Composites Business Index 54.5: Growth remains strong
Steve Kline is the director of market intelligence for Gardner Business Media Inc. (Cincinnati, Ohio), the parent company and publisher of Composites Technology magazine. He started as a writing editor for another of the company’s magazines before moving into his current role. Kline holds a BS in civil engineering from Vanderbilt University and an MBA from the University of Cincinnati.
The U.S. Composites Business Index for May, 56.8, saw every subindex contribute to a faster growth rate. New orders jumped dramatically, reaching their third highest level since the CBI began in December 2011. Production continued to expand significantly. Backlogs expanded at their fastest rate since March 2012 — 18.5 percent higher than one year earlier. The accelerating annual rate of change in backlogs indicated higher capacity utilization and capital spending for the remainder of 2014. Employment expanded at its second fastest rate since the Index began. Exports contracted for the second straight month. Supplier deliveries continued to lengthen at a slightly faster rate.
Material prices increased at their fastest rate since February 2013. Prices received increased as they had done in five of the previous six months. Future business expectations improved and remained at a historically high level.
Most fabricators saw improved business conditions. Most dramatically, shops with 19 or fewer employees, after contracting for two months, saw their index soar to 58.6 — their fastest growth since the Index began. After contracting in April, midsize facilities (50 to 99 employees) expanded slightly in May. Facilities with more than 250 employees grew at their second fastest rate since July 2012.
Regionally, the West grew at the fastest rate of any region since the Index began. It was followed by the Northeast, which has grown for six straight months. The North Central – East region had grown at a consistently strong rate for three months. The Southeast and North Central – West continued to expand.
In May, future capital spending plans had been above $1 million six of the past seven months. Compared to one year ago, spending plans were up 14.9 percent, while the annual rate of change had grown at a relatively constant rate the previous four months.
June’s CBI of 54.5 showed growth for the seventh straight month. Although the rate decelerated compared to May, June still saw the third fastest growth since May 2012. Compared to one year earlier, the CBI was up 12.1 percent. May was the ninth consecutive month the Index had increased compared to one year earlier, and the second month in a row of more than 10 percent month-over-month growth. The annual rate of change had grown at an accelerating rate for five months in a row.
In June, every subindex but exports contributed to the slower growth rate. For the seventh month in a row, new orders expanded, continuing a trend begun in August 2013. Production showed strong growth for the sixth straight month. Backlogs contracted for the second time in three months but were still 7.7 percent higher than they were a year earlier. The annual rate of change in backlogs continued to accelerate, indicating higher capacity utilization and capital spending through 2014. Employment continued its 2014 expansion at a rapidly accelerating rate. Exports increased for the second time in 2014. Supplier deliveries continued to lengthen at a steady rate.

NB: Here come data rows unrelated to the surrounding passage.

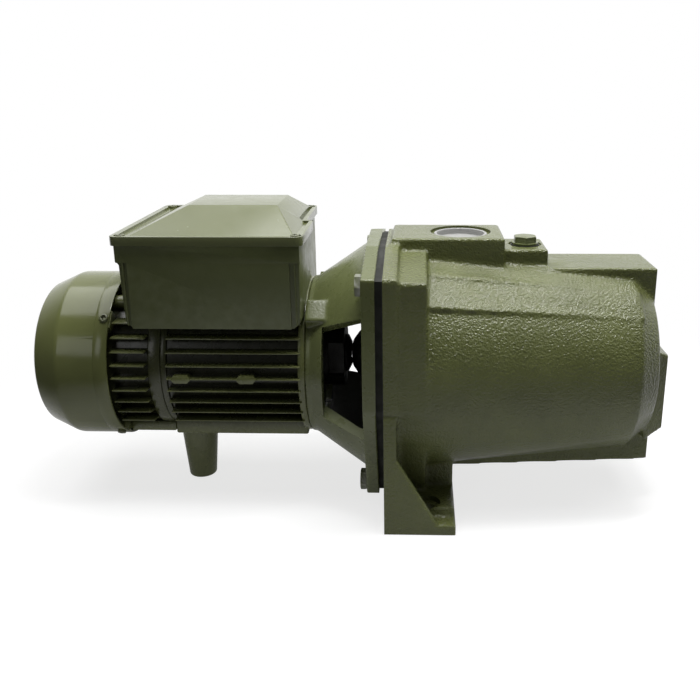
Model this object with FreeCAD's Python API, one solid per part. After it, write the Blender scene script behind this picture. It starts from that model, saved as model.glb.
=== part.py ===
import FreeCAD, Part
import math
import os

os.makedirs("parts", exist_ok=True)

V = FreeCAD.Vector
X_AXIS = V(1, 0, 0)
Y_AXIS = V(0, 1, 0)
Z_AXIS = V(0, 0, 1)

# Frame: millimetres. The origin lies on the ground, midway between the two bolt holes of the
# pump foot. +X runs along the shaft from the motor to the suction port, +Z is up.

# ---- Driving dimensions ----------------------------------------------------------------------
SHAFT_Z = 129.0            # height of the shaft axis above the ground
CLEAR = 0.02               # radial clearance of a turning fit

# Stations along the shaft, from the fan end to the suction port
COVER_END = -353.0
COVER_BEVEL = -329.0
COVER_RIM = -283.0
SHIELD_START = -296.0
SHIELD_FINS_END = -246.0
FRAME_START = -239.0
FINS_END = -115.0
FRAME_END = -109.0
LANTERN_RING = -93.3        # windows open from here to the flange
LANTERN_FLANGE = -56.5
PLATE_START = -45.0
GASKET_START = -39.5
BODY_START = -38.5
NECK_START = -26.3
BARREL_START = -2.0
BARREL_END = 182.0
END_FACE = 201.0
SUCTION_FACE = 218.0

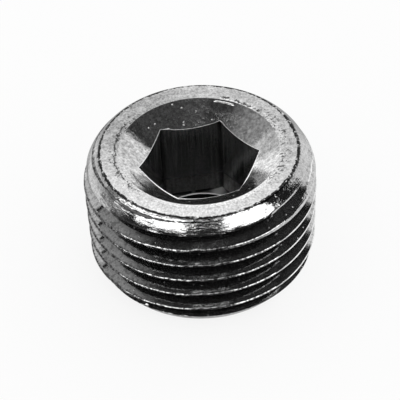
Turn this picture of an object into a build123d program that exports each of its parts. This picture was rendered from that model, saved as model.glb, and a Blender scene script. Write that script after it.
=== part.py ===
from build123d import *

import os
from math import atan, ceil, cos, degrees, radians, sin, sqrt, tan

# Taper-thread pipe plug with a hex socket: one piece, turned, threaded and broached.
# Millimetres. The underside lies on Z = 0, the axis is Z and the socket opens upwards.

# Body. The crest taper is the cone that the thread crests lie on, wider at the top.
total_length = 12.5
crest_diameter_at_top = 21.28
shoulder_step = 1.64
shoulder_radius = 4.1
top_edge_radius = 0.2
lead_height = 1.8
lead_angle = 38.0

# Pipe thread, 1/2 - 14, tapering 1 in 16 on the diameter
thread_pitch = 25.4 / 14
thread_angle = 60.0
thread_taper = 1 / 16
crest_flat = 0.13
root_flat = 0.13
first_groove_depth = 1.27

# Hex socket, with the pilot bore left open below the broached flats
across_flats = 9.525
floor_thickness = 2.1
pilot_inset = 0.11
pilot_relief = 0.8
ledge_angle = 22.0

# Countersink round the socket's mouth, inside the flat rim
rim_width = 1.5
countersink_angle = 120.0
countersink_lip_radius = 1.1

# Sizes that follow
taper_slope = thread_taper / 2
taper_angle = atan(taper_slope)
flank_slope = tan(radians(thread_angle / 2))
thread_depth = (thread_pitch - crest_flat - root_flat) / (2 * flank_slope)
pilot_radius = across_flats / 2 - pilot_inset
pilot_depth = total_length - floor_thickness
hex_floor = floor_thickness + pilot_relief


def crest_radius(height):
    """Radius of the crest taper at a height above the underside."""
    return crest_diameter_at_top / 2 - taper_slope * (total_length - height)


top_radius = crest_radius(total_length) - shoulder_step
countersink_radius = top_radius - rim_width
foot_radius = crest_radius(lead_height) - lead_height * tan(radians(lead_angle))

# The shoulder arc starts on the top face's edge and runs tangent into the crest taper.
step_across = shoulder_step * cos(taper_angle)
shoulder_run = shoulder_step * sin(taper_angle) + sqrt(
    step_across * (2 * shoulder_radius - step_across)
)
shoulder_height = total_length - shoulder_run * cos(taper_angle)


def circle_edge(part, height, radius):
    """The circular edge of a part that lies nearest to a height and a radius."""
    circles = part.edges().filter_by(GeomType.CIRCLE)
    return min(
        circles,
        key=lambda edge: abs(edge.arc_center.Z - height) + abs(edge.radius - radius),
    )


with BuildPart() as blank:
    with BuildSketch(Plane.XZ):
        with BuildLine():
            outline = Polyline(
                (top_radius, total_length),
                (0, total_length),
                (0, 0),
                (foot_radius, 0),
                (crest_radius(lead_height), lead_height),
                (crest_radius(shoulder_height), shoulder_height),
            )
            RadiusArc(outline @ 1, outline @ 0, -shoulder_radius)
        make_face()
    revolve(axis=Axis.Z)
    with Locations((0, 0, total_length)):
        CounterSinkHole(
            radius=pilot_radius,
            counter_sink_radius=countersink_radius,
            depth=pilot_depth,
            counter_sink_angle=countersink_angle,
        )
    fillet(circle_edge(blank, total_length, countersink_radius), countersink_lip_radius)
    fillet(circle_edge(blank, total_length, top_radius), top_edge_radius)

# The broach cuts the flats down to a ledge that slopes into the pilot bore.
corner_radius = across_flats / 2 / cos(radians(30))
ledge_rise = (corner_radius - pilot_radius) * tan(radians(ledge_angle))

with BuildPart() as broach:
    with BuildSketch(Plane.XY.offset(hex_floor)):
        RegularPolygon(across_flats / 2, side_count=6, major_radius=False)
    extrude(amount=total_length - hex_floor)
    with BuildSketch(Plane.XZ) as nose:
        Polygon(
            (0, hex_floor),
            (pilot_radius, hex_floor),
            (corner_radius, hex_floor + ledge_rise),
            (corner_radius, total_length),
            (0, total_length),
            align=None,
        )
    revolve(nose.sketch, axis=Axis.Z, mode=Mode.INTERSECT)

# The thread groove climbs the taper from below the foot to above the top face. It is
# cut one turn at a time, each turn running on a little so that the next one joins it.
groove_overrun = crest_flat / 2
groove_rise = thread_depth + groove_overrun
groove_mouth = root_flat / 2 + groove_rise * flank_slope
turn_overlap = 0.02
turns_below = ceil((total_length - first_groove_depth) / thread_pitch) + 1


def groove_turn(height):
    """One turn of the thread groove, starting on the XZ plane at a height."""
    with BuildPart() as turn:
        with BuildLine() as path:
            Helix(
                thread_pitch,
                thread_pitch * (1 + turn_overlap),
                crest_radius(height) - thread_depth,
                center=(0, 0, height),
                cone_angle=degrees(taper_angle),
            )
        with BuildSketch(Plane(path.line @ 0, x_dir=(1, 0, 0), z_dir=(0, -1, 0))):
            Polygon(
                (0, -root_flat / 2),
                (groove_rise, -groove_mouth),
                (groove_rise, groove_mouth),
                (0, root_flat / 2),
                align=None,
            )
        sweep(path=path.line, is_frenet=True)
    return turn.part


first_turn = total_length - first_groove_depth - turns_below * thread_pitch
groove = [groove_turn(first_turn + n * thread_pitch) for n in range(turns_below + 1)]

with BuildPart() as socket_plug:
    add(blank.part)
    add(broach.part, mode=Mode.SUBTRACT)
    for turn in groove:
        add(turn, mode=Mode.SUBTRACT)

socket_plug.part.label = "socket_plug"

os.makedirs("parts", exist_ok=True)
export_step(socket_plug.part, "parts/socket_plug.step")
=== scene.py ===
"""Looks of a taper-thread pipe plug with a hex socket, in bright plated steel."""
from math import asin, atan, cos, degrees, pi, radians, sin, sqrt, tan

import bmesh
import bpy
from mathutils import Matrix, Vector, noise


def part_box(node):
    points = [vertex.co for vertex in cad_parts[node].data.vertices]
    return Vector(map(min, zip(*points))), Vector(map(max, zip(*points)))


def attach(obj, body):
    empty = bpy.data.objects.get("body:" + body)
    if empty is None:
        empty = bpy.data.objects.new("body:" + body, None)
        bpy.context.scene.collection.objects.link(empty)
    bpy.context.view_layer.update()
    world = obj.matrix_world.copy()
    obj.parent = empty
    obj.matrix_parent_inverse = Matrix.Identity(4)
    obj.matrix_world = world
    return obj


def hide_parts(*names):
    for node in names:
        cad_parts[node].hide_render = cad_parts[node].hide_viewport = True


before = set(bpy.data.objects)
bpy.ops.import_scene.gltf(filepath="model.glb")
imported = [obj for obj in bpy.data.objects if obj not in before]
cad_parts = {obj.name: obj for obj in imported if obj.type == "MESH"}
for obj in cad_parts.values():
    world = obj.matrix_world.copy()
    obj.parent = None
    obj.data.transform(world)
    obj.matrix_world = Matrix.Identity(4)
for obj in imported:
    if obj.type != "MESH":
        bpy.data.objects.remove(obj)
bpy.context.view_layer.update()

MM = 0.001
NODE = "socket_plug"

# Length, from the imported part
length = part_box(NODE)[1].z

# Blank: the cone that the crests lie on, the shoulder arc, the foot's lead chamfer
crest_radius_at_top = 10.64 * MM
taper_slope = 1 / 32
shoulder_radius = 4.1 * MM
shoulder_step = 1.64 * MM
top_edge_radius = 0.2 * MM
lead_height = 1.8 * MM
lead_angle = radians(38)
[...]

Material prices increased at a slightly slower rate in June, but the rate was still among the fastest since February 2013. Prices received increased for the third straight month. Future business expectations dipped from the peak level attained in February.
All fabricator groups expanded or the first time since February. The growth rate remained strong at facilities with more than 250 employees (>60.0 for three of the previous four months). There was significant improvement at plants with 50 to 249 employees, but growth slowed dramatically for those with fewer than 50 employees.
Regionally, the West grew fastest (>65.0) for a second straight month. The North Central – East followed, above 56.0 for four straight months. The Northeast also posted growth, but the Southeast and North Central – West contracted after expanding in May.
Future capital spending plans reached their second highest level since July 2013. Compared to a year earlier, June’s spending plans were up 30 percent. The annual rate of change returned to double-digit growth for the first time since January.